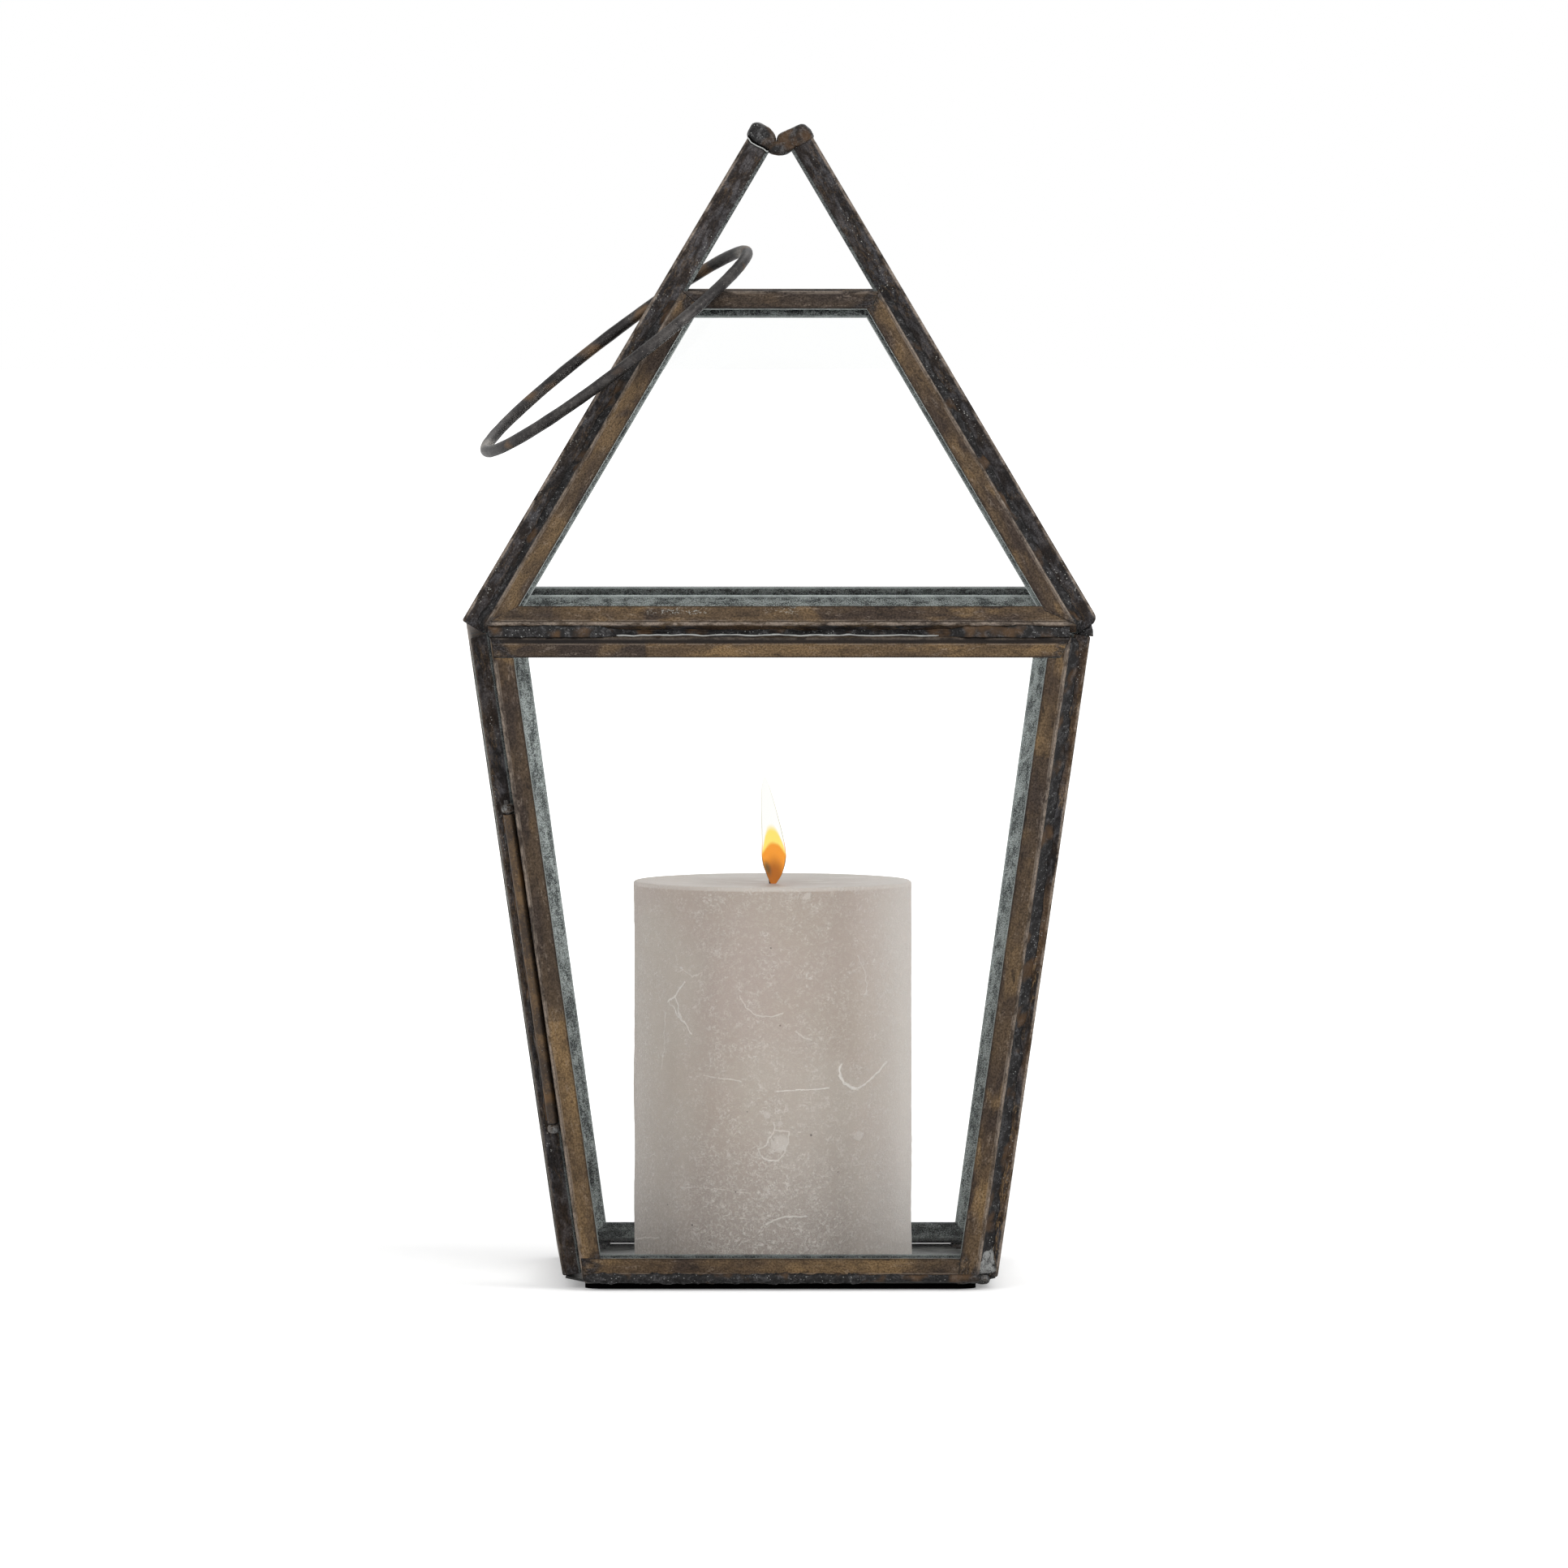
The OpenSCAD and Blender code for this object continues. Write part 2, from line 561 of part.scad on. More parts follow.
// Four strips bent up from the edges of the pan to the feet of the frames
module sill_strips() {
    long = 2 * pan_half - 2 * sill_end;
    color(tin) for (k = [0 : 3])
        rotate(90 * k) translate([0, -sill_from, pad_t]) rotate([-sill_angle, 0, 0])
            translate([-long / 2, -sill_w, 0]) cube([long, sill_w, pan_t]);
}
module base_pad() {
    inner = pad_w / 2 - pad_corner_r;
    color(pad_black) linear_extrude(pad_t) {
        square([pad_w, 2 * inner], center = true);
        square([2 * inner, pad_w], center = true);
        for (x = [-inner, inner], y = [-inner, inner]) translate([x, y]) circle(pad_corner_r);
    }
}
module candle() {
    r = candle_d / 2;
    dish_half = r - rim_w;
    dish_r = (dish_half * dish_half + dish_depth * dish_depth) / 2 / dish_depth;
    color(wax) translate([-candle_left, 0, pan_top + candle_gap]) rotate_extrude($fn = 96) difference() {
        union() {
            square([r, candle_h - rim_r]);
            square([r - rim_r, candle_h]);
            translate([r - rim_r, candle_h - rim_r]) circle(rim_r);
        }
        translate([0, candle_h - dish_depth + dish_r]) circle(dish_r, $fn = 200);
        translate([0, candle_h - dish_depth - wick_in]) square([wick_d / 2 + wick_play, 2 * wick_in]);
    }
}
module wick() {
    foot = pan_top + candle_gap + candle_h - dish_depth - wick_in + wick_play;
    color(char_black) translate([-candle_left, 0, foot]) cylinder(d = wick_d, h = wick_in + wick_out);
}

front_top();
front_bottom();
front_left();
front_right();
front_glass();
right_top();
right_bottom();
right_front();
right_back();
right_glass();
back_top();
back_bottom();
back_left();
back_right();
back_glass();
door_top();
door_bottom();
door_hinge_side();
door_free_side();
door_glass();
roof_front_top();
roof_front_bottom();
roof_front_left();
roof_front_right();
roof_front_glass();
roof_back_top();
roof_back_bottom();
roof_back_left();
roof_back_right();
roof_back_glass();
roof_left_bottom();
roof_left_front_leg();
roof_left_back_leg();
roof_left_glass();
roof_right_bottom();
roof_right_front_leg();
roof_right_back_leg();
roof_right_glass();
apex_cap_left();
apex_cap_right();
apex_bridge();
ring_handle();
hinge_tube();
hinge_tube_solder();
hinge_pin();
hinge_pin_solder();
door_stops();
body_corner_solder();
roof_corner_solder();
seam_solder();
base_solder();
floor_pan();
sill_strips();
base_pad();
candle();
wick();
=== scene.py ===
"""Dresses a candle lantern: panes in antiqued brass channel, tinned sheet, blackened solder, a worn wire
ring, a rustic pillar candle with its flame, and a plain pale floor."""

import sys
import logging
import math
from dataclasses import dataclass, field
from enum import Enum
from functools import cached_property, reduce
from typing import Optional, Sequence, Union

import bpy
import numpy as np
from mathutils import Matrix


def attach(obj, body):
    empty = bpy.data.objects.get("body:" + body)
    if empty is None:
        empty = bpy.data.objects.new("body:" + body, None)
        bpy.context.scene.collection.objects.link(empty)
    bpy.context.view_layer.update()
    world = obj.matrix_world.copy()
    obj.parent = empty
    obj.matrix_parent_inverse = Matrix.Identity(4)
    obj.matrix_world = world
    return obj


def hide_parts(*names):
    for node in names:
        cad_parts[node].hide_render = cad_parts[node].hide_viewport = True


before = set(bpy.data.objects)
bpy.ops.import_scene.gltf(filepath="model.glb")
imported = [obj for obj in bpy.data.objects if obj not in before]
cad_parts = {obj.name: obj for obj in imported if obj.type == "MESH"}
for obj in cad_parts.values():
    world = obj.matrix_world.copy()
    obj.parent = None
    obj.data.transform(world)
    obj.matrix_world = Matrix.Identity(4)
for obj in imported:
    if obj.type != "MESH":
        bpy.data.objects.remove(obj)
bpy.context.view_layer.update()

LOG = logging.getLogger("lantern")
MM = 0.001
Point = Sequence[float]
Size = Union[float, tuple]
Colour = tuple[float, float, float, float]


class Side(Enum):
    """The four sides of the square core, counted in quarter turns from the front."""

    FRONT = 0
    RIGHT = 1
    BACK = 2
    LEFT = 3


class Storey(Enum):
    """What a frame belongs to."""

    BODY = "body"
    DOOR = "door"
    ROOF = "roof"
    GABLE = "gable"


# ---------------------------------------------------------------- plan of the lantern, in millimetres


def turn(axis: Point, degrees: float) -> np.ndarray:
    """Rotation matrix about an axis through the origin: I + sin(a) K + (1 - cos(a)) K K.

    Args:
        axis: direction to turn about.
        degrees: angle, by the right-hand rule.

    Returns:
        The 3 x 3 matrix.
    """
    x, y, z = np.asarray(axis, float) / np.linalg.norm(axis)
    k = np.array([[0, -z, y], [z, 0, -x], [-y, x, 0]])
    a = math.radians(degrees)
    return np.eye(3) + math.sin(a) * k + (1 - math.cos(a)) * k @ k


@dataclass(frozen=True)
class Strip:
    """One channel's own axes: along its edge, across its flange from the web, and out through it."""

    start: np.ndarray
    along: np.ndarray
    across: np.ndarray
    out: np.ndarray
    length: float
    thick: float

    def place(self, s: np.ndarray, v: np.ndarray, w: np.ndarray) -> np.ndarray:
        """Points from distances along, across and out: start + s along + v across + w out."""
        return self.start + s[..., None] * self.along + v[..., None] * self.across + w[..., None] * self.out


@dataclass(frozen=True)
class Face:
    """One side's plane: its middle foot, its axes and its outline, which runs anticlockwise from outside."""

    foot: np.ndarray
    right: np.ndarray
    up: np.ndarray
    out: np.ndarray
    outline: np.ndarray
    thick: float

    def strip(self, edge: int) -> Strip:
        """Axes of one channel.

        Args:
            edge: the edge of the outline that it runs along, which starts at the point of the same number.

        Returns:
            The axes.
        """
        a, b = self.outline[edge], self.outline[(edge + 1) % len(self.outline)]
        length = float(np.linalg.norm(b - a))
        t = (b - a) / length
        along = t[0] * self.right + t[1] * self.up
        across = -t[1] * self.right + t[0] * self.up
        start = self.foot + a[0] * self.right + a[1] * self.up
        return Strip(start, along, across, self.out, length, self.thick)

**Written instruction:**
Print the lines from the line containing "roof_left_front_leg();" to the line containing "for node in", both ends included, exactly and with nothing added.

**Result for this exercise:**
roof_left_front_leg();
roof_left_back_leg();
roof_left_glass();
roof_right_bottom();
roof_right_front_leg();
roof_right_back_leg();
roof_right_glass();
apex_cap_left();
apex_cap_right();
apex_bridge();
ring_handle();
hinge_tube();
hinge_tube_solder();
hinge_pin();
hinge_pin_solder();
door_stops();
body_corner_solder();
roof_corner_solder();
seam_solder();
base_solder();
floor_pan();
sill_strips();
base_pad();
candle();
wick();
=== scene.py ===
"""Dresses a candle lantern: panes in antiqued brass channel, tinned sheet, blackened solder, a worn wire
ring, a rustic pillar candle with its flame, and a plain pale floor."""

import sys
import logging
import math
from dataclasses import dataclass, field
from enum import Enum
from functools import cached_property, reduce
from typing import Optional, Sequence, Union

import bpy
import numpy as np
from mathutils import Matrix


def attach(obj, body):
    empty = bpy.data.objects.get("body:" + body)
    if empty is None:
        empty = bpy.data.objects.new("body:" + body, None)
        bpy.context.scene.collection.objects.link(empty)
    bpy.context.view_layer.update()
    world = obj.matrix_world.copy()
    obj.parent = empty
    obj.matrix_parent_inverse = Matrix.Identity(4)
    obj.matrix_world = world
    return obj


def hide_parts(*names):
    for node in names:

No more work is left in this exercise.